Symbolically, the Iranian and Russian navies this month also held a joint drill in the Gulf of Oman — although Moscow apparently only provided one warship. Kremlin aide Nikolai Patrushev consequently announced more exercises with China’s participation would follow in the Strait of Hormuz.
But when push came to shove on Saturday, there was no talk of Moscow coming to Tehran’s aid militarily.
Formally, Russia isn’t required to. Although Russia and Iran in April 2025 signed a strategic partnership treaty, it did not include a mutual defense clause.
“I’d like to emphasize, that the signing of the treaty does not mean the establishment of a military alliance with Iran or mutual military assistance,” Russian Deputy Foreign Minister Andrey Rudenko clarified to Russia’s State Duma at the time.
It has meant that while Iran supplied Moscow with Shahed drones and missiles during the war on Ukraine, the Kremlin isn’t about to join Tehran in waging another battle.

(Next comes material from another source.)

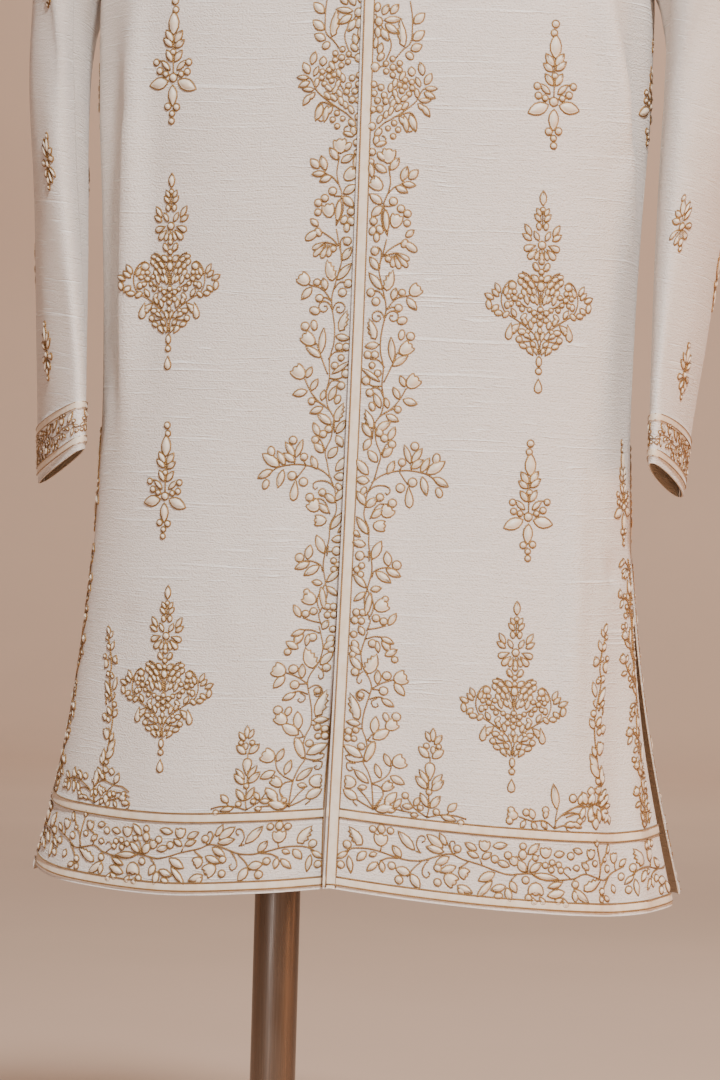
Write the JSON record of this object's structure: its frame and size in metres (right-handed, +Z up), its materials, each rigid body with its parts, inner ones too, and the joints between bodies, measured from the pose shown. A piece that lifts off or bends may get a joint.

In the hours after Saturday’s attack, many social media users dug up Putin’s comments from June 2025 at the St. Petersburg Economic Forum, where he defended Russia’s “neutral” stance during the first U.S.-Israeli attack on Iran.
He noted that at least two million former Soviet citizens were living in Israel. “It is almost a Russian-speaking country today. And we, of course, take that factor into account,” the president said at the time.
Digging in
Russia’s failure to intervene in Iran undoubtedly represents a reputational blow on the global stage. But it also might bring some spoils of war.
Moscow will be hoping to deflect attention away from itself by highlighting the West’s — and particularly the U.S.’s — failure to live up to international norms.
It is also likely to entrench the Kremlin’s rigid position on Ukraine, which it has consistently framed as a defensive move against Western aggression.
“It will be difficult to convince Putin that he was ever wrong [about the danger of the West,]” said Vladimir Pastukhov, a Russian political scientist affiliated with University College London, on Telegram. “To the doubters he’ll point to Tehran and say: ‘It could have been us.’”
At the very least, if U.S.-brokered talks on peace in Ukraine break down, Moscow will have its talking points ready.
Among the first Kremlin figures to react Saturday was the deputy chairman of Russia’s security council and former president, Dmitry Medvedev.
“The peacekeeper is at it again,” he wrote on X, referring to U.S. President Donald Trump. “The talks with Iran were just a cover. Everyone knew that.”
Fyodr Lukyanov, a Russian foreign policy adviser to the Kremlin, went as far as suggesting that the events in Iran show that diplomacy with Trump was “plain pointless.”
Moscow will be hoping that is the message that stays with its remaining allies — rather than its own inaction.